Dans son ouvrage, Riss raconte notamment que le jour de l'attaque, il a détourné le regard pour ne pas voir les cadavres de ses collègues. Il s'en explique. "J'avais compris ce qu'il s'était passé, voir ce spectacle ne m'aurait rien apporté de plus. La mort, c'est un moment d'intimité. Je n'aurais jamais dû être là, à leurs côtés, pour leurs derniers instants. J'avais l'impression de violer une intimité, je ne les ai pas regardés pour préserver cette intimité", développe-t-il sur Europe 1. "Je les entends toujours, je les vois parler, je les entends rire. Ils sont toujours un peu avec nous", poursuit-il.

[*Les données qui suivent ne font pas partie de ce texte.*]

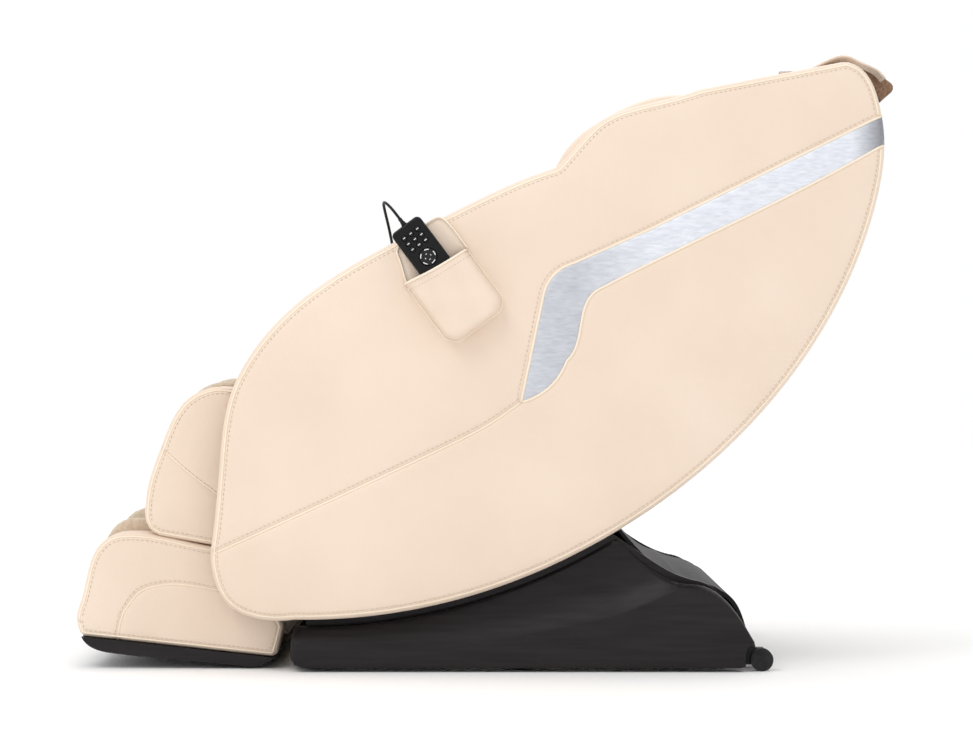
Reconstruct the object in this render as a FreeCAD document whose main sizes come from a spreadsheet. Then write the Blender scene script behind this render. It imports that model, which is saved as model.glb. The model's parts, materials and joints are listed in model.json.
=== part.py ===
import FreeCAD, Part
import math
import os

from FreeCAD import Placement, Rotation, Vector

# Reclining massage chair, millimetres. +Z is up, +X runs from the feet to the head end and -Y is the
# sitter's left. The origin is on the floor under the middle rubber skid. The whole seat is one cradle
# that rolls on arcs about the tilt centre, high above the sitter's knees.

doc = FreeCAD.newDocument("massage_chair")
sheet = doc.addObject("Spreadsheet::Sheet", "Sizes")
SIZES = {
    "tilt_x": -384, "tilt_z": 1130, "panel_radius": 1034, "panel_in": 322, "panel_thick": 56,
    "pad_in": 264, "pad_thick": 56, "cushion_half": 257, "cushion_front": 828, "cushion_thick": 50,
    "frame_in": 226, "frame_thick": 14, "frame_inner": 890, "frame_outer": 984,
    "rail_in": 246, "rail_thick": 16, "rail_outer": 1000, "roller_radius": 18, "roller_gap": 0.5,
    "axle_radius": 6, "running_gap": 0.05, "cover_in": 302, "cover_thick": 43, "cover_top": 1052,
    "fairing_in": 281, "fairing_thick": 19, "fairing_top": 1006, "skid_height": 6, "tube_high": 30,
    "pivot_radius": 1020, "pin_radius": 8, "cylinder_radius": 22, "rod_radius": 10, "eye_radius": 16,
    "knee_x": -495, "knee_z": 462, "shaft_radius": 12, "boss_radius": 14, "leg_in": 205, "leg_thick": 85,
    "divider_half": 40, "knead_radius": 935, "knead_angle": 30, "massage_shaft": 8, "arm_gap": 0.06,
    "massage_roller": 20, "handset_width": 60, "handset_length": 213.5, "handset_thick": 20,
    "key_radius": 4.5, "key_pitch": 14, "key_high": 3.3, "key_stand": 1.5, "ring_radius": 15,
    "wheel_radius": 20, "wheel_width": 16, "cord_radius": 2.5, "strip_thick": 1.5, "flap_half": 150,
}
for row, (alias, value) in enumerate(SIZES.items(), start=1):
    sheet.set("A%d" % row, alias)
    sheet.set("B%d" % row, str(value))
    sheet.setAlias("B%d" % row, alias)
doc.recompute()

PARTS = {}


def num(alias):
    """A driving size, read from the sheet."""
    return float(sheet.get(alias))


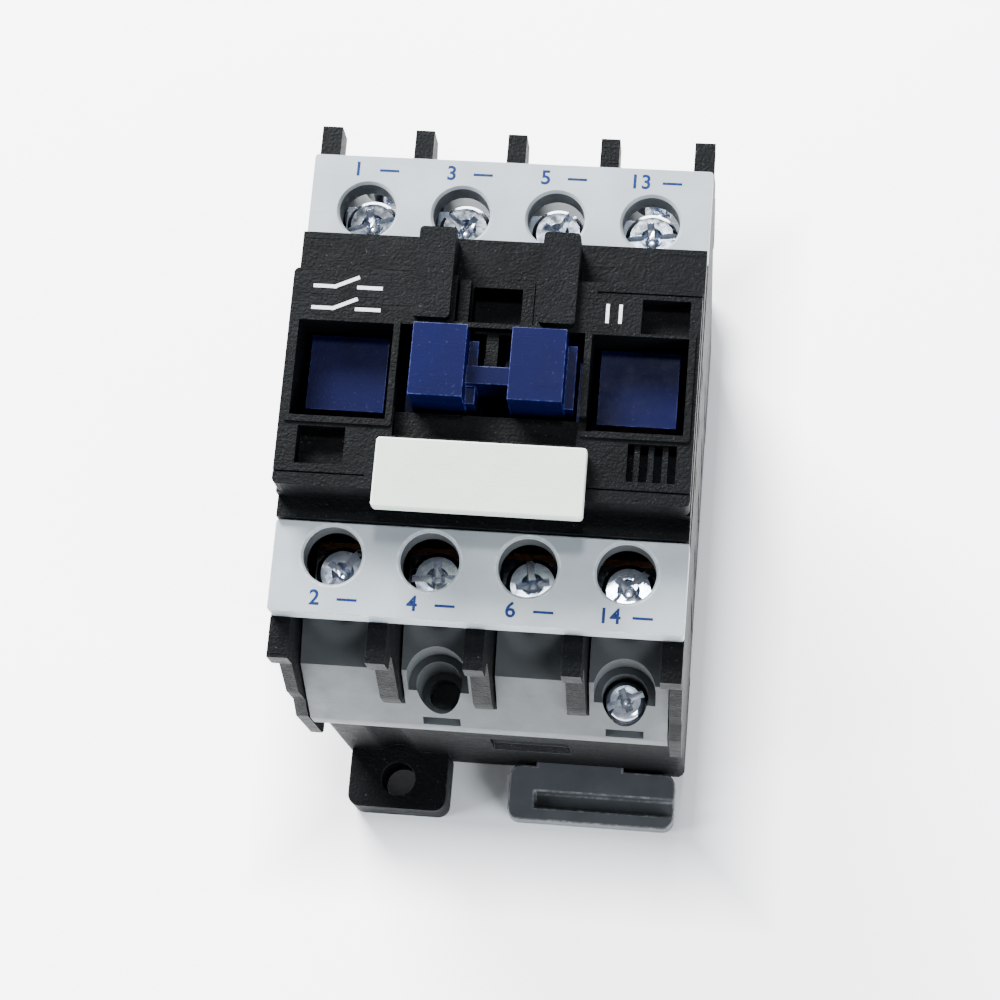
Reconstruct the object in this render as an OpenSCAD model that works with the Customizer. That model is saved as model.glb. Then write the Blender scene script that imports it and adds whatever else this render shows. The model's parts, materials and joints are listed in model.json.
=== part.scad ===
// Four-pole contactor (magnetically operated control relay) for a 35 mm rail.
// Frame: origin at the middle of the back plane, X along the pole row,
// +Y to the line terminals, +Z to the front.

/* [Overall] */
// Width of the whole device
width = 45; // [45:0.5:46]
// Number of poles side by side
poles = 4; // [4]
// Distance from one pole to the next
pole_pitch = 10.63; // [10.6:0.01:10.65]
// Height of the base housing between its end walls
base_h = 61.6; // [61:0.1:62]
// Distance of each mounting lug's end from the middle
lug_reach = 38.5; // [38.5:0.1:39.5]
// Level where the base housing meets the contact housing
parting_z = 42; // [42]
// General wall thickness of the mouldings
wall = 1.6; // [1.4:0.1:1.8]

/* [Front] */
// Level of the front face of the terminal covers
cover_z = 71; // [70.8:0.1:71.2]
// Thickness of the terminal covers
cover_t = 3; // [2.5:0.1:3]
// Edge of each terminal cover nearest the middle
cover_in = 16.3; // [16.3:0.1:16.5]
// Outer edge of each terminal cover
cover_out = 26.5; // [26:0.1:26.6]
// Level of the front plate
plate_z = 77; // [76.5:0.1:77.2]
// Level of the band between the front plate and the line terminal cover
band_z = 73.4; // [73:0.1:74]
// Level of the foremost faces of the carrier
carrier_z = 80; // [79:0.1:80]
// Level of the outer carrier windows' faces
flag_z = 73; // [72.5:0.1:74]

/* [Terminals] */
// Distance of the terminal screws from the middle
screw_y = 20; // [19.9:0.1:20.1]
// Radius of the screwdriver holes in the terminal covers
driver_r = 3.2; // [3.1:0.05:3.3]
// Radius of the terminal screws' shank
shank_r = 1.72; // [1.7:0.01:1.74]
// Radius of the terminal screws' heads
head_r = 3; // [2.8:0.05:3]
// How far the line side's clamps stand open
clamp_open = 3.7; // [3:0.1:3.7]

/* [Coil and magnet] */
// Gap between the fixed core and the armature when released
air_gap = 5; // [5:0.1:5.2]
// Half width of the magnet's middle leg
leg_w = 5; // [4.5:0.1:5]
// Half depth of the lamination stack
stack = 7.5; // [7:0.1:7.5]
// Distance of the coil terminal screws from the middle
coil_y = 29.9; // [29.8:0.1:30]
// Outer face of the coil terminal blocks
coil_out = 33.6; // [33.4:0.1:33.8]
// Radius of the screwdriver wells of the coil terminals
well_r = 2.65; // [2.6:0.05:2.8]

/* [Rail] */
// Width of the rail that the base clips to
rail_w = 35; // [35]
// Level of the channel floor that the rail's flanges seat on
channel_z = 4.5; // [4.5:0.1:4.8]
// Radius of the mounting holes in the lugs
mount_r = 2.25; // [2.1:0.05:2.3]
// Distance of the mounting holes from the middle, along Y
mount_y = 34.6; // [34.6:0.1:35]
// Distance of the mounting holes from the middle, along X
mount_x = 15; // [14.5:0.1:15.5]

/* [Hidden] */
$fn = 48;
eps = 0.01;
half_w = width / 2;
half_base = base_h / 2;
floor_z = 7.5;
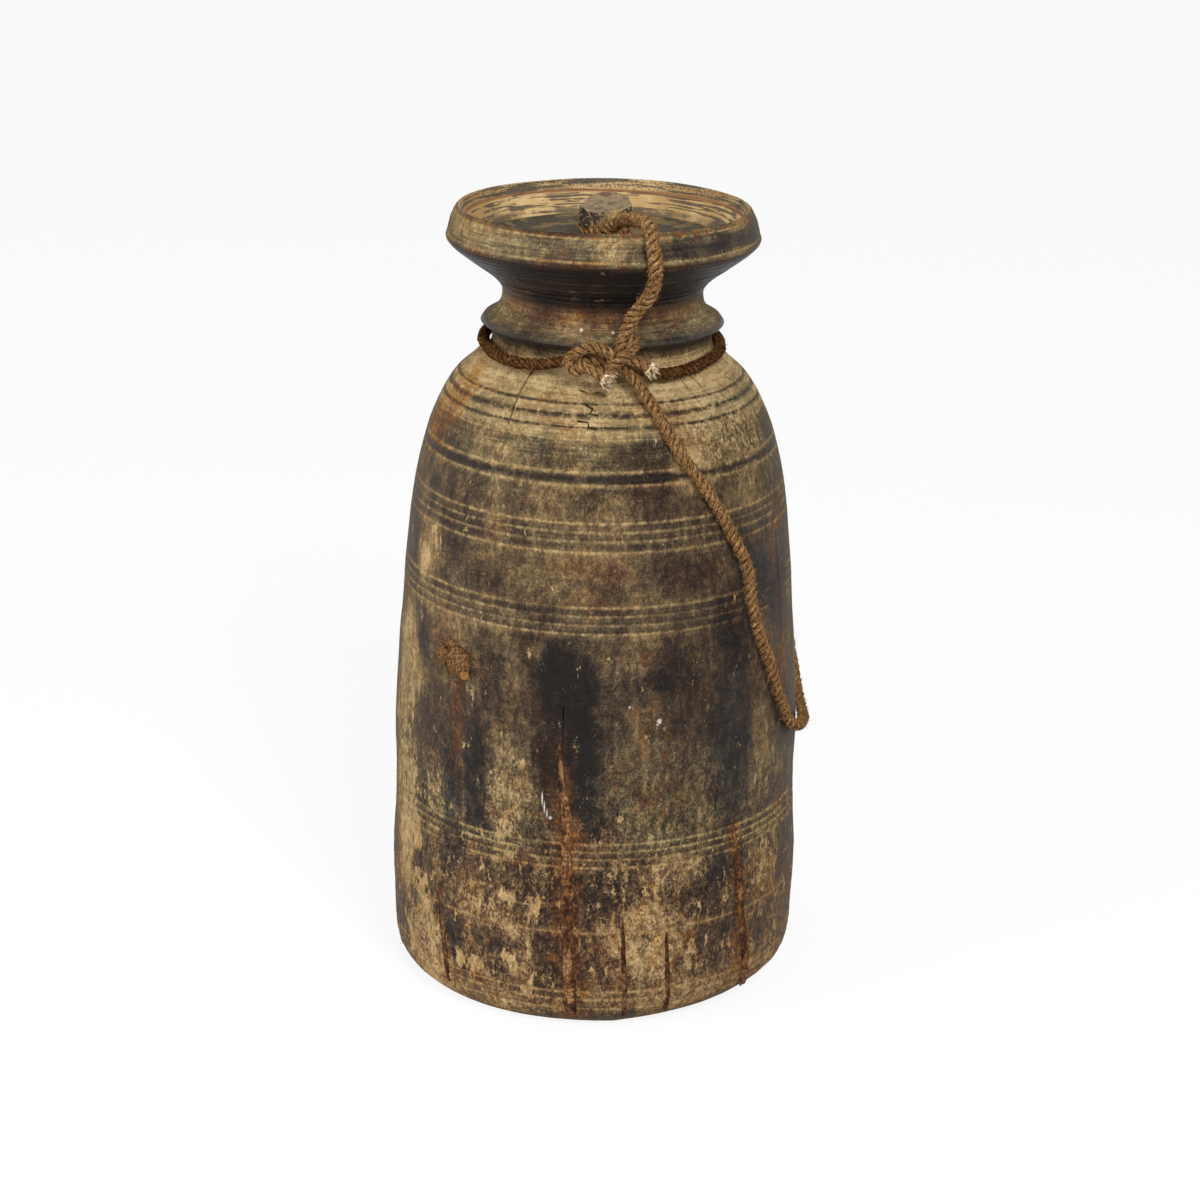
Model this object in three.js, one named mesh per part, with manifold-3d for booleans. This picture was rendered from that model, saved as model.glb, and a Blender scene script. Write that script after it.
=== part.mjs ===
// A lidded milk pot turned from one log, with a pegged knob, a tethered lid and a carrying rope.
// Millimetres, +Z up. The origin is the centre of the base's underside, and the knot is in front, at -Y.
import * as THREE from 'three';
import { mergeVertices } from 'three/addons/utils/BufferGeometryUtils.js';
import Module from 'manifold-3d';

const manifold = await Module();
manifold.setup();

// Driving dimensions
const bellyRadius = 125;
const lipHeight = 472.8;
const baseRadius = 107;
const throatRadius = 46;
const turningSides = 48;
const fitGap = 0.3;
const lidTop = 454.8;
const lidThickness = 9;
const knobWaistRadius = 8.6;
const tenonRadius = 6.5;
const hitchRingRadius = 13.2;
const tetherDiameter = 8.6;
const ropeDiameter = 7.4;
const ropeSides = 8;
const grooveWidth = 3.2;
const grooveDepth = 1.1;
const crackDepth = 5.2;

// Colours and roughness of old dry wood, hairy rope, resin and clay.
const finishes = {
  patina: { color: 0x6b5a41, roughness: 0.72 },
  darkDisc: { color: 0x3f4038, roughness: 0.6 },
  branchWood: { color: 0x5c4734, roughness: 0.8 },
  rope: { color: 0x7a5637, roughness: 0.95 },
  resin: { color: 0x6e3d22, roughness: 0.85 },
  clay: { color: 0x86552f, roughness: 0.95 },
};

const pot = new THREE.Group();

function addPiece(name, geometry, finish) {
  const material = new THREE.MeshStandardMaterial({ ...finishes[finish], metalness: 0 });
  const mesh = new THREE.Mesh(geometry, material);
  mesh.name = name;
  pot.add(mesh);
  return mesh;
}

// A closed geometry becomes a solid for joining and cutting, and a solid becomes a geometry again.
function toSolid(geometry) {
  const bare = geometry.clone();
  bare.deleteAttribute('normal');
  bare.deleteAttribute('uv');
  const merged = mergeVertices(bare, 1e-4);
  return new manifold.Manifold(new manifold.Mesh({
    numProp: 3,
    vertProperties: new Float32Array(merged.attributes.position.array),
    triVerts: new Uint32Array(merged.index.array),
  }));
}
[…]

Dans son livre, Riss raconte aussi comment il a perdu le goût de la fiction, des tentatives de représenter la violence, dans le cinéma notamment. "Je les trouve dérisoire. Toutes ces pétarades" ne représentent pas "les émotions", qui sont "indescriptibles". Raison pour laquelle il préfère les mots aux dessins pour évoquer le drame du 7 janvier. "C'est impossible de dessiner ça", assure-t-il. Et d'enchaîner : "De la même manière que je n'ai pas voulu voir certaines choses, je n'ai pas voulu les dessiner".